The incident definitely made me re-evaluate my priorities, how I behave, how I treat myself and others. I realize how lucky I am to have this life of mine, so I don’t want to waste it. I’m trying to improve in a lot of areas.

Anyway, on Sunday, Atletico Madrid beat Barcelona in a shocking upset. Atletico was the club that our fifth grader played for (but in a younger age group obviously). So they had a minute of silence at the beginning of the game which was really nice. I read in the paper on Friday a quote from the captain of the team saying they were going to try to win for Diego (the boy). But from everything I had read and heard on TV, there was no chance Atleti would win. But they did :) The paper said it was a “milagro” (miracle).

After the game I went to church. It’s cuaresma (lent) which fits right in with the new self-improvement kick. I’ve gone to church pretty often here and let me tell you, there aren’t too many of us attendees. Spain is more or less a universally Catholic, and universally non-practicing country. An interesting combo. But this Sunday there was a much larger turnout. I’m guessing it’s a lent thing. The differences between Mass here and in the States are pretty striking. Obviously the language is different. But for one thing, mass here generally runs 30 minutes, maybe 40. They start right on time (the only thing to start on time here) and there’s no big entrance precession. The priest just walks up to the podium from the side of the church and gets the party started. Although mass starts on time, that doesn’t mean anyone gets there on time. A lot of people roll in around 15 minutes late. Mind you, that’s about half way through. They don’t quietly slip in the back though. They march all the way up to the front, high heels clicking and all. There are no songs, no music, no announcements. But what they lack in ceremony, they make up for in sermon. I don’t know how it’s possible in such a short service, but the homily is much longer here. It’s good listening practice anyway. When it comes time for communion, there’s no pew by pew line business. Lines aren’t really popular here. It’s just a free for all. If you’re in the last pew but you hustle to the front, good for you. Anyway, it’s efficient. And I can truly say mass is the ONLY place I’ve seen in Spain where efficiency exists.

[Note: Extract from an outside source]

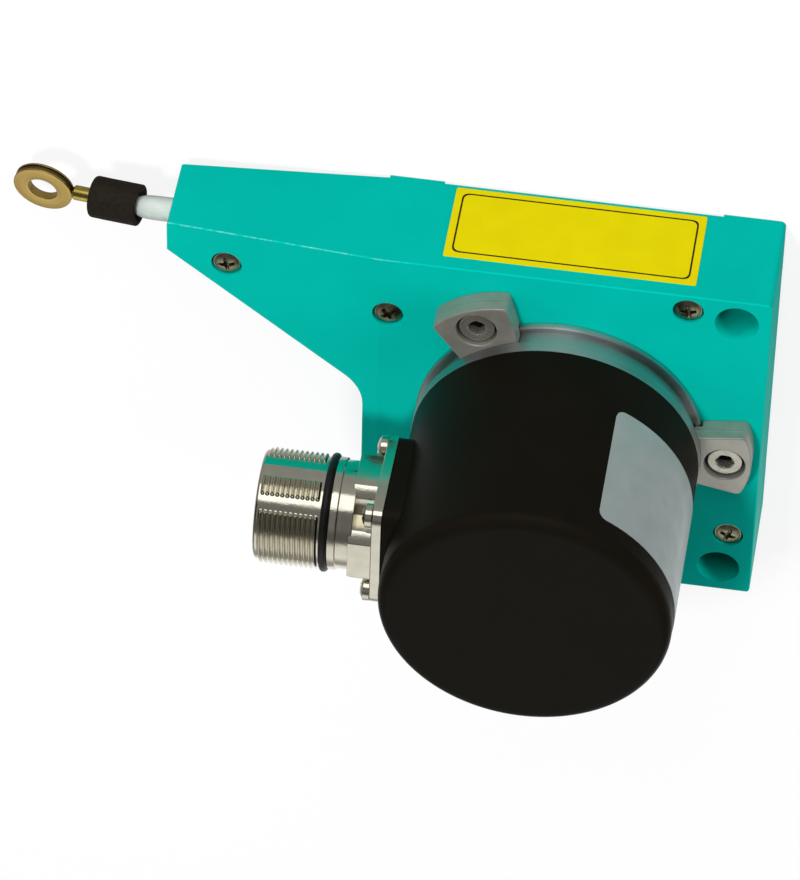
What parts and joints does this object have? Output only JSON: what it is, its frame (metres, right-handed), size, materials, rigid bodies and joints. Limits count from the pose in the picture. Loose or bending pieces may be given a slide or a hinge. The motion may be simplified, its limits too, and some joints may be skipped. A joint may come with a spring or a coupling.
{
  "type": "draw wire encoder",
  "caption": "Draw wire position encoder: flat housing with a sprung wire drum, a round shaft encoder clamped on its face, a round plug connector and a wire with an eyelet.",
  "frame": {"origin": "on the drum and encoder axis, in the mounting plane that the corner pads stand on", "axes": "+Z along the drum and encoder axis, away from the mounting plane; +X the way the wire is drawn out; the narrow face with the warning plate looks along -Y"},
  "size_m": [0.1535, 0.0837, 0.078],
  "materials": {
    "housing_plastic": "satin teal moulding",
    "screw_steel": "zinc plated steel",
    "insert_brass": "turned brass",
    "nozzle_plastic": "smooth white",
    "spring_steel": "blued ribbon",
    "bearing_steel": "ground",
    "black_steel": "blackened",
    "drum_alloy": "turned",
    "liner_plastic": "satin",
    "wire_steel": "stranded",
    "seal_rubber": "matt",
    "cover_black": "satin black",
    "disc_glass": "clear with a ruled track",
    "board_green": "solder resist",
    "chip_black": "moulded",
    "clamp_steel": "blasted stainless casting",
    "nickel": "nickel plated brass",
    "ferrule_brass": "turned brass"
  },
  "bodies": {
    "housing": {"front_shell": "housing_plastic", "back_plate": "housing_plastic", "housing_screws": "screw_steel", "clamp_inserts": "insert_brass", "wire_nozzle": "nozzle_plastic", "spring_arbor": "spring_steel", "spiral_spring": "spring_steel", "drum_bearing_outer": "bearing_steel", "encoder_flange": "drum_alloy", "encoder_bearing_outers": "bearing_steel", "cover_seal": "seal_rubber", "encoder_cover": "cover_black", "light_block": "chip_black", "sensor_board": "board_green", "sensor_chip": "chip_black", "board_spacers": "insert_brass", "interface_board": "board_green", "board_components": "chip_black", "board_screws": "screw_steel", "clamp_left": "clamp_steel", "clamp_right": "clamp_steel", "clamp_rear": "clamp_steel", "clamp_screws": "screw_steel", "connector_saddle": "cover_black", "connector_shell": "nickel", "connector_seal": "seal_rubber", "contact_insert": "chip_black", "contact_pins": "insert_brass", "connector_screws": "nickel"},
    "drum": {"wire_drum": "drum_alloy", "drum_bearing_inner": "bearing_steel", "drum_axle": "bearing_steel", "spring_cover": "liner_plastic", "wound_wire": "wire_steel", "hub_set_screw": "black_steel", "encoder_shaft": "bearing_steel", "encoder_bearing_inners": "bearing_steel", "bearing_circlip": "black_steel", "disc_hub": "drum_alloy", "code_disc": "disc_glass"},
    "drawn_wire": {"wire_run": "wire_steel"},
    "wire_end": {"rubber_stop": "seal_rubber", "end_ferrule": "ferrule_brass", "wire_loop": "wire_steel", "end_eyelet": "ferrule_brass"}
  },
  "joints": [
    {"name": "wire_draw", "type": "slide", "parent": "housing", "child": "drawn_wire", "axis": [1, 0, 0], "range_m": [0, 2], "stiffness_N_per_m": 1.5, "springref_m": -2.7, "deforming": ["wire_run"]},
    {"name": "drum_spin", "type": "hinge", "parent": "housing", "child": "drum", "pos_m": [0, 0, 0.012], "axis": [0, 0, 1], "range_deg": [0, 3140], "deforming": ["spiral_spring"]},
    {"name": "end_tilt", "type": "hinge", "parent": "drawn_wire", "child": "wire_end", "pos_m": [0.08551, -0.03661, 0.01312], "axis": [0, 1, 0], "range_deg": [-18, 0]}
  ],
  "couplings": [
    {"joint": "drum_spin", "follows": "wire_draw", "rad_per_m": 27.318}
  ]
}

Well that’s all for now. My volleyball team beat the undefeated first place team in our league last Saturday. It was really fun! We have two more matches and then I’m free. I’ve really liked it, but it will be nice to have a little more time to do other things.

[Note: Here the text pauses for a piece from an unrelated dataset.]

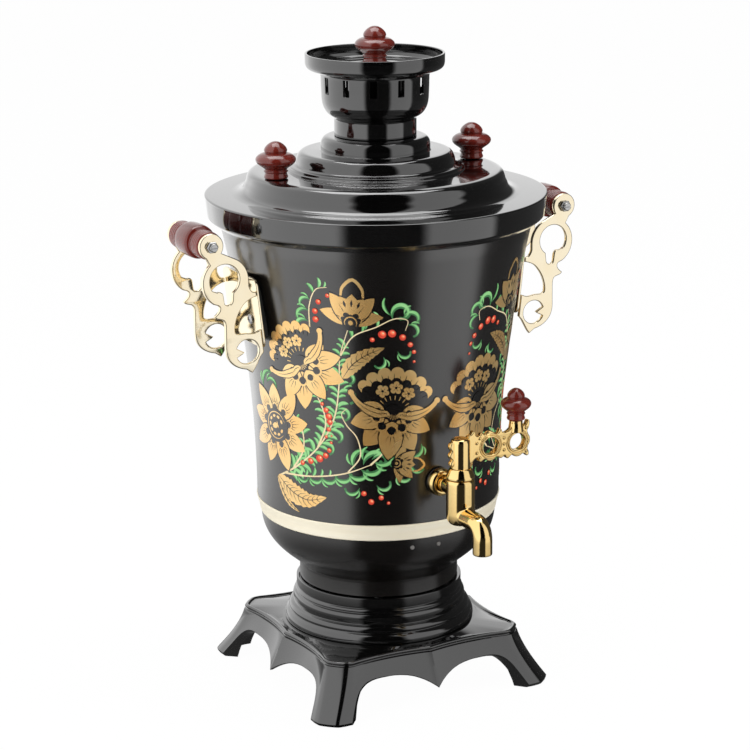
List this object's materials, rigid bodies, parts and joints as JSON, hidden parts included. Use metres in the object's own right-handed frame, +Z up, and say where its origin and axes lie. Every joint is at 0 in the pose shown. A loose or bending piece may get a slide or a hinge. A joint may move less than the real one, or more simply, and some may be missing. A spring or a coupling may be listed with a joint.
{
  "type": "electric samovar",
  "caption": "Electric samovar: flared round body on a skirted four-legged stand, stepped lid with slotted crown, lever tap in front, scroll handles at the sides.",
  "frame": {"origin": "on the table, under the middle of the stand and of the round body", "axes": "+Z up along the body's axis, -Y towards the tap (front), +Y towards the power inlet (rear), handles at -X and +X"},
  "size_m": [0.3048, 0.2777, 0.4755],
  "materials": {
    "black_lacquer": "high gloss black lacquer",
    "satin_black": "semi-gloss black enamel",
    "brass": "polished pale gold",
    "dark_red": "gloss dark red brown",
    "steel": "plain steel",
    "polished_steel": "polished",
    "black_plastic": "matt",
    "rubber": "matt",
    "lens": "clear grey lens, unlit"
  },
  "bodies": {
    "samovar": {"base_stand": "black_lacquer", "pedestal_collar": "black_lacquer", "rim_ring": "black_lacquer", "lower_bowl": "satin_black", "body_shell": "satin_black", "gold_band": "brass", "tap_body": "brass", "tap_flange": "brass", "tap_nut": "brass", "tap_bonnet": "brass", "left_handle_plate_front": "brass", "left_handle_plate_rear": "brass", "left_handle_bracket": "brass", "right_handle_plate_front": "brass", "right_handle_plate_rear": "brass", "right_handle_bracket": "brass", "left_grip": "dark_red", "right_grip": "dark_red", "inner_tank": "steel", "heating_element": "steel", "heater_nut_left": "steel", "heater_nut_right": "steel", "tie_rod": "steel", "tie_nut": "steel", "left_grip_bolt": "steel", "left_grip_nut": "steel", "left_handle_screw_front": "steel", "left_handle_screw_rear": "steel", "right_grip_bolt": "steel", "right_grip_nut": "steel", "right_handle_screw_front": "steel", "right_handle_screw_rear": "steel", "bottom_cover": "black_plastic", "thermostat": "black_plastic", "power_inlet": "black_plastic", "foot_pad_back_right": "rubber", "foot_pad_back_left": "rubber", "foot_pad_front_left": "rubber", "foot_pad_front_right": "rubber", "tap_gasket": "rubber", "wire_left": "rubber", "wire_right": "rubber", "left_handle_pad": "rubber", "right_handle_pad": "rubber", "indicator_lens_left": "lens", "indicator_lens_right": "lens"},
    "tap_key": {"tap_key": "brass", "tap_key_knob": "dark_red"},
    "lid": {"lid": "black_lacquer", "lid_knob_left": "dark_red", "lid_knob_right": "dark_red", "lid_knob_screw_left": "steel", "lid_knob_screw_right": "steel"},
    "crown": {"crown": "black_lacquer", "chimney_tube": "black_lacquer"},
    "cap": {"cap": "polished_steel", "cap_knob": "dark_red", "cap_knob_screw": "steel"},
    "rocker": {"rocker_switch": "black_plastic"}
  },
  "joints": [
    {"name": "tap_turn", "type": "hinge", "parent": "samovar", "child": "tap_key", "pos_m": [0, -0.1195, 0.168], "axis": [0, 0, 1], "range_deg": [-90, 0]},
    {"name": "lid_lift", "type": "slide", "parent": "samovar", "child": "lid", "axis": [0, 0, 1], "range_m": [0, 0.15]},
    {"name": "crown_lift", "type": "slide", "parent": "lid", "child": "crown", "axis": [0, 0, 1], "range_m": [0, 0.06]},
    {"name": "cap_lift", "type": "slide", "parent": "crown", "child": "cap", "axis": [0, 0, 1], "range_m": [0, 0.05]},
    {"name": "rocker_tilt", "type": "hinge", "parent": "samovar", "child": "rocker", "pos_m": [0.0142, 0.0795, 0.1064], "axis": [1, 0, 0], "range_deg": [-8, 8]}
  ]
}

Also, completely unrelated. Have you seen Slumdog Millionaire?! I saw it last night and it is incredible. I laughed, I cried, I got my 8 euros worth. I highly recommend it. The soundtrack is great, too.
If you're wondering what the deal is with the cow pictures, there is an art exhibit of sorts going on with hundred of these cow statues placed all over the city! They are all painted or decorated in different ways by Spanish artists. It's pretty fun to see a new one everyday!
I may be making a trip to the good old USA soon to visit law schools. Pretty exciting!

Today I'm going to do some city exploring, so I’m off to aprovechar!